In remarks before the Global Forum on Antisemitism on Wednesday morning, Lapid said, “It’s time to tell the right story about the anti-Semites.” “The anti-Semites weren’t only in the Budapest Ghetto [in the Holocaust]. The anti-Semites were also slave traders who threw people bound together with chains into the sea. The anti-Semites were the extremist Hutu in Rwanda who massacred Tutsis. The anti-Semites are Muslim fanatics who have murdered millions of other Muslims in the past century. The anti-Semites are ISIS and Boko Haram. The anti-Semites are people who beat LGBT people to death … Anti-Semitism isn’t the first name of hate. It’s the family name,” he said.

With his universalization of Jew hatred, Lapid completed his presentation of the full panoply of his policies. Since taking over Israel’s foreign policy, Lapid has abrogated Israel’s independence of action against Iran. He has embraced appeasement of the Palestinians, truckling to the European Union and kowtowing to the Biden administration as national policies. To “strengthen” Israel’s ties to Jordan, as King Abdullah cozies up to Tehran, he has capitulated to all of Jordan’s demands. On the other hand, he has treated Israel’s allies in the E.U.’s Visegrad bloc with hostility and Israel’s Abraham Accords partners with indifference. All of this makes clear that under Lapid’s stewardship, Israel’s foreign policy isn’t based on a strategy for advancing Israel’s national interests. It is based on sucking up to the cool guys—the progressives in America, the jetsetters in Brussels and the Palestinians whom both the progressives and the Europeans view as their cause célèbre. And it is based on joining them in bullying the unpopular guys—the Central Europeans, the anti-jihadists Arabs and the Israelis (or in Lapid’s case, the right-religious bloc).

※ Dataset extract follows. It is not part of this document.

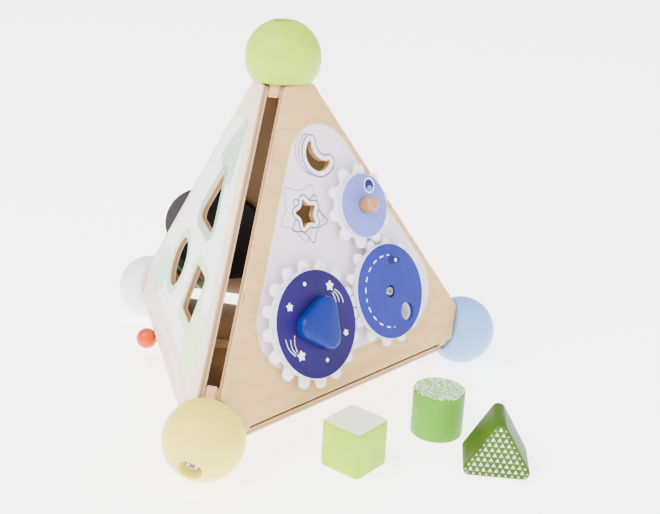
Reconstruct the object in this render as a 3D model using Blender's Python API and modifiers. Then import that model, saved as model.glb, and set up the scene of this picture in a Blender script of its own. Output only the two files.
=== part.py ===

This is where Bennett’s temper tantrum against Netanyahu at the Knesset meets Lapid’s upholding of “optimism” as the key to world peace. Both men see the world through the eyes of children—Bennett stars in the role of the rebellious teenager who despises his dad. Lapid is the social climber who builds his position by brownnosing the football team. Unfortunately, as they play out their teenage fantasies together, neither Bennett nor Lapid is noticing that their interlocutors are not children. They are paying no attention to the interests and goals that motivate foreign powers. And they are unprepared to deal with the actual dangers rising against Israel from all quarters.